I was SHOCKED as she greeted each boy with hugs and kisses and jumped into the breakfast scene like a boss. She peeled her oranges and sat chatting with the boys, and even though there was a language barrier, she was so expressive in her hand motions and facial expressions that the boys and I could figure out every single thing she said! I didn’t even have to overcome my hatred for Google Translate to ask for a translation (and wait for this app to inevitably ask her for a gigolo, as it so kindly did when D.J. was here) — this sweet girl could communicate all her needs with her eyes and hands alone.
It was almost TOO easy.
All day LONG it was almost too easy.
This girl — this gem—she just EXEMPLIFIES her name. She is straight JOY.

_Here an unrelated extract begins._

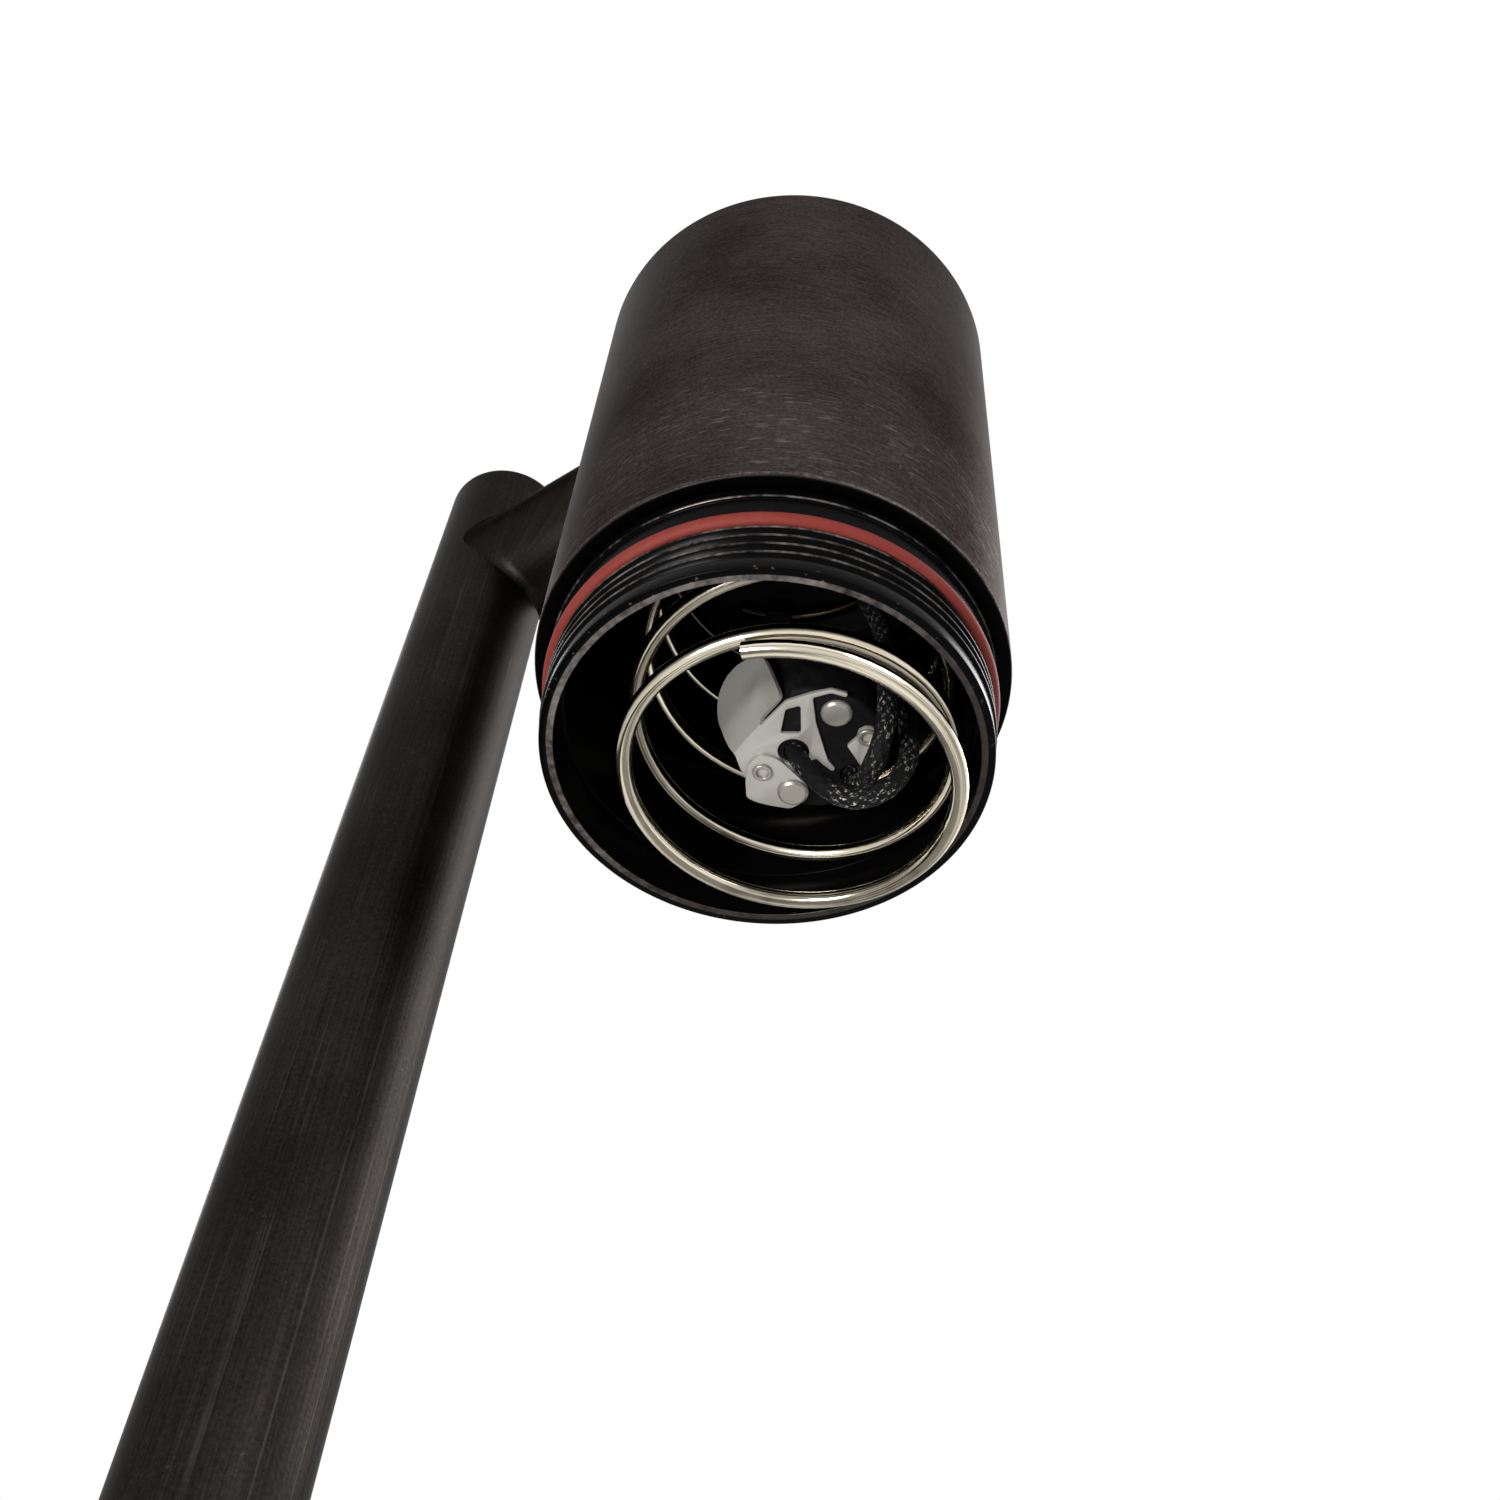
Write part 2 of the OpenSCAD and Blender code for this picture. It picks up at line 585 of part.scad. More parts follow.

She was JOY when she and Superman spent the morning playing kitchen and Chutes and Ladders on the floor — and she held him to the standards and didn’t let the baby CHEAT!
She was JOY when we took her to the older boys’ school for lunch, and she greeted new teachers and friends and strangers with smiles, waves and even sometimes a hug or kiss.
She was JOY when we took her out to our favorite Chinese restaurant for Superman’s Gotcha Day celebration dinner (yesterday marked three years with our smallest superhero!), and she ate every shrimp and noodle and dish we offered and then smiled and teased and played with the sweet family who joined us for this special day.
Her FRIENDLINESS, her KINDNESS, her AFFECTIONATE HEART and her SWEET disposition — they are all straight JOY. And although I don’t want to write too much about her personality until she’s been in our home and on our time zone for a few days, I can say without doubt that this girl IS joy.
Joy to the world! Our girl has come.